Reading the test cases for djapian I found something really interesting: what those guys do is use the setUp method for the TestCase class: they create an object and then use the update method for the indexer, so they effectively have a document to search for and a way to write controlled query tests!
For the curious, the method looks something like this:
def setUp(self):
p = Person.objects.create(name="Alex")
for i in range(self.num_entries):
Entry.objects.create(author=p, title="Entry with number %s" % i, text="foobar " * i)
Entry.indexer.update()
I think this would do, but we have to remember I'm testing a little search engine here, so this solution might be the easy way out; I can't come up with an objection, though, so if you guys have an answer that'll help define a strategy for testing this kind of webApps in python in general, it's more than welcome!
-I think I'll settle for something like this for now (I wanted to test the latency of the queries with a fully populated database also, but I think I could do that later with bench tests in Funkload)
EDIT: Ok, to be faithful to a solution for anyone interested, I ran into another issue: the xapian index (as stated in the comment). To solve it, I created a default test runner that changed the production xapian index for a test index (a smaller one, created with a management script).
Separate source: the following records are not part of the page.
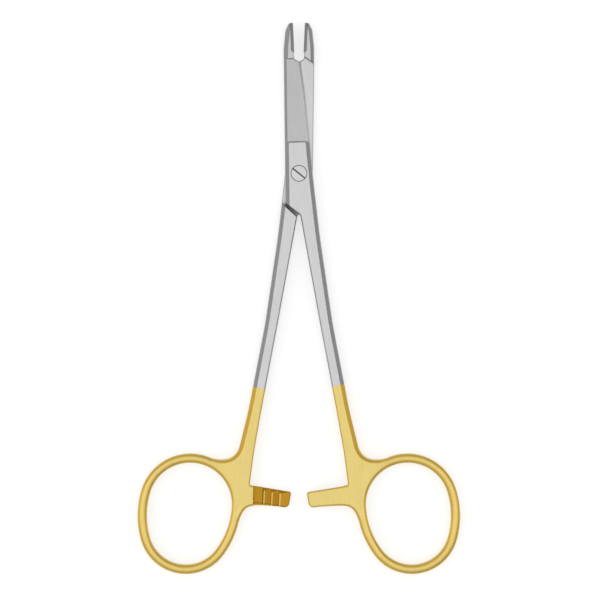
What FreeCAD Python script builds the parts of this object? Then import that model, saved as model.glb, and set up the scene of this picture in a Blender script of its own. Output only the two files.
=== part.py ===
import FreeCAD, Part
import math
import os

from FreeCAD import Vector

# A needle holder with scissor blades behind its jaws, lying flat.
# The pivot axis is x = 0, y = 0, the jaws point along +Y and the rings lie at -Y.
# The underside of the joint is z = 0.
# Both halves are one form: the lower half is the upper half turned over about the long axis.
# Each is drawn closed, and then turned about the pivot by half of the resting opening.

# Whole instrument
rest_opening = 4.4            # degrees between the two halves as they lie
joint_thickness = 5.4
lap_clearance = 0.04          # between the two halved faces of the joint

# Jaws, seen from the front with the closing line at x = 0
jaw_reach = 45.05             # pivot to jaw tips
jaw_tip_width = 1.3           # end of one jaw, before its corner is rounded
jaw_nose_width = 2.4
jaw_nose_back = 2.0           # from the tip
jaw_nose_round = 3.0
jaw_heel_width = 3.17
jaw_heel_back = 7.6           # from the tip
jaw_heel_round = 15.0
jaw_relief = 0.24             # jaw face behind the closing line, below the insert
jaw_tip_thickness = 2.5
jaw_heel_thickness = 4.2
jaw_taper_back = 9.7          # from the tip, where the jaw's taper meets the blade's
jaw_taper_round = 20.0
jaw_shoulder_drop = 0.7       # jaw shoulder's inner end, above the blade root
jaw_shoulder_slope = 34.0     # degrees

# Carbide inserts
insert_length = 8.55
insert_thickness = 0.75
insert_end_round = 0.5
closing_gap = 0.02            # from each gripping face to the closing line
insert_tip_round = 0.25
serration_pitch = 0.6
serration_land = 0.12
serration_depth = 0.12

# Scissor blades
blade_root_back = 10.75       # blade end at the jaw face, from the jaw tips
blade_tip_width = 1.8         # past the closing line
blade_tip_drop = 1.2          # blade tip below the blade root
blade_middle_width = 2.75
blade_middle_back = 21.6      # from the jaw tips
blade_middle_round = 80.0
blade_heel_reach = 9.4        # pivot to the end of the ground face
blade_root_round = 0.8
grind_spine_depth = 0.3       # ground face below the joint face, along the spine
grind_edge_depth = 0.85       # the same, along the cutting edge at the heel
grind_tip_depth = 0.55        # how much lower the ground face lies at the blade tip
edge_bevel_width = 0.55
edge_land = 0.5               # thickness left at the cutting edge
edge_bevel_stations = 5

# Lap joint
joint_open_side = 4.25        # half width beside the pivot, on the cutting edge's side
joint_open_side_drop = 2.0
joint_open_side_round = 200.0
lap_half_width = 4.37         # half width at the lap's corner, on the spine's side
lap_corner_drop = 8.95        # pivot to the lap's corner
lap_slope = 39.7              # degrees
shoulder_gap = 0.32           # between a lap's end and the other half's shoulder
flat_below_pivot = 14.4       # the joint's faces stay flat this far down
crotch_round = 0.8
spine_front_chamfer = 1.25    # along the back of jaw and blade, on the front
spine_back_chamfer = 1.0      # the same, on the underside

# Pivot screw
screw_head_radius = 2.36
screw_head_height = 1.3
screw_head_gap = 0.09         # groove seen round the head
screw_shoulder_radius = 1.6
screw_end_radius = 1.3
screw_running_clearance = 0.02
screw_thread_clearance = 0.01
screw_slot_width = 0.45
screw_slot_depth = 0.6
screw_slot_angle = -36.5      # degrees from +X
screw_edge_chamfer = 0.12

# Shanks
shank_length = 84.0           # pivot to the neck above the ring
shank_start = 1.26            # middle line at the pivot's height, from the closing line
shank_spread = 12.6           # middle line at the neck, from the closing line
shank_straight_share = 0.69   # of the spread, the rest is bow
shank_upper_share = 0.22      # stations along the shank, as shares of its length
shank_waist_share = 0.535
shank_lower_share = 0.85
shank_upper_width = 4.71
shank_waist_width = 3.8
shank_lower_width = 3.85
shank_neck_width = 4.7
shank_bend_round = 120.0
neck_flare = 2.0              # the outer edge runs out this far below the neck
neck_flare_length = 9.5
web_inward = 1.45             # inner side of the web, from the shank's middle line at the neck
taper_end_above_neck = 3.5    # the faces are flat again from here down
shank_taper_round = 100.0
outer_chamfer = 1.2           # cutting edge's side of the joint, and the shank's outer side
inner_chamfer = 0.3           # lap, inner side of the shank, and the arm

# Finger rings
ring_out = 16.26              # ring centre from the shank's middle line at the neck
ring_below = 17.33            # ring centre below the neck
ring_hole_half_width = 12.53
ring_hole_upper = 13.75       # from the ring centre to the top of the hole
ring_hole_lower = 16.86
ring_side_radius = 24.0       # of the two flatter arcs at the sides of the hole
ring_tilt = 8.4               # degrees
ring_band = 2.75
ring_thickness = 3.3
ring_edge_round = 0.85
ring_edge_facets = 2          # narrow flats that make up each of the ring's rounded edges
ring_root_turn = 25.0         # degrees of the ring over which web and arm run out into its band
web_saddle_round = 4.3

# Ratchet arms
arm_overreach = 1.05          # arm tip past the closing line
arm_width = 4.85
arm_below_neck = 13.5         # middle of the arm on the closing line, from the neck
arm_tilt = 7.1                # degrees
arm_upper_corner_round = 0.6
arm_lower_corner_round = 1.5
arm_upper_root_round = 0.6
arm_lower_root_round = 6.0
tooth_count = 3
tooth_pitch = 2.37
tooth_height = 0.8
tooth_crest_land = 0.22
tooth_catch_run = 0.3
tip_ramp_length = 2.95
tooth_recess_end = 9.9        # end of the toothed recess, from the closing line
tooth_side_chamfer_width = 0.85
tooth_side_chamfer_depth = 0.8

# Values that follow from the sizes above
mid_plane = joint_thickness / 2
far = 4 * jaw_reach
blade_root_reach = jaw_reach - blade_root_back
insert_end_reach = jaw_reach - insert_length
arm_drop = shank_length + arm_below_neck
web_inner_side = shank_spread - web_inward
ring_centre = Vector(shank_spread + ring_out, -shank_length - ring_below, 0)

# Share of a face's normal that is upright: at most in the plan's walls, at least in front and back
wall_upright = 0.1
level_upright = 0.7
tiny = 1e-6


def plan_distance(a, b):
    return math.hypot(a.x - b.x, a.y - b.y)


def edges_of(points):
    return [Part.LineSegment(a, b).toShape() for a, b in zip(points, points[1:])]


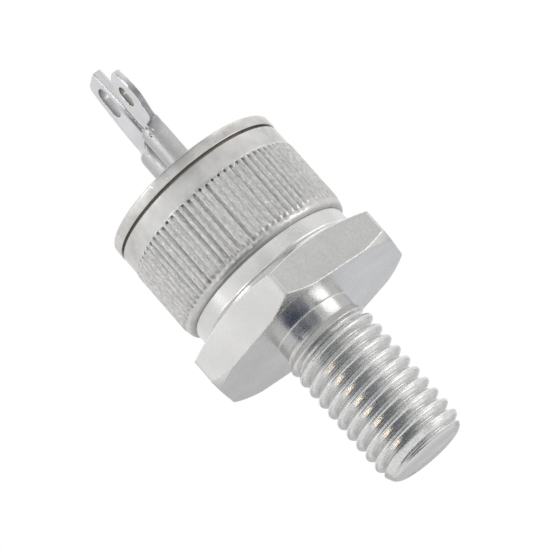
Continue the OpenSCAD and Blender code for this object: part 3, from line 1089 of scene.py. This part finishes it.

This runner is fairly simple:
def custom_run_tests(test_labels, verbosity=1, interactive=True, extra_tests=[]):
"""Set the test indices"""
settings.CATEGORY_CLASSIFIER_DATA = settings.TEST_CLASSIFIER_DATA
return run_tests(test_labels, verbosity, interactive, extra_tests)
And, to use it, I simply added a setting:
TEST_RUNNER = 'search.tests.custom_run_tests'
I dropped the aforementioned approach (creating the documents in the setUp) for performance and readability reasons: to test the database I needed a decent amount of documents with some text (a paragraph or two), so I ended up creating a fixture for that (I used a management command that created the documents in the real database, serialized them -writing them to a file- and then deleted 'em).
So, in the end, I didn't read from the live db at all and instead used test fixtures created with a somewhat hacky script and a custom runner, and it wasn't that hard :)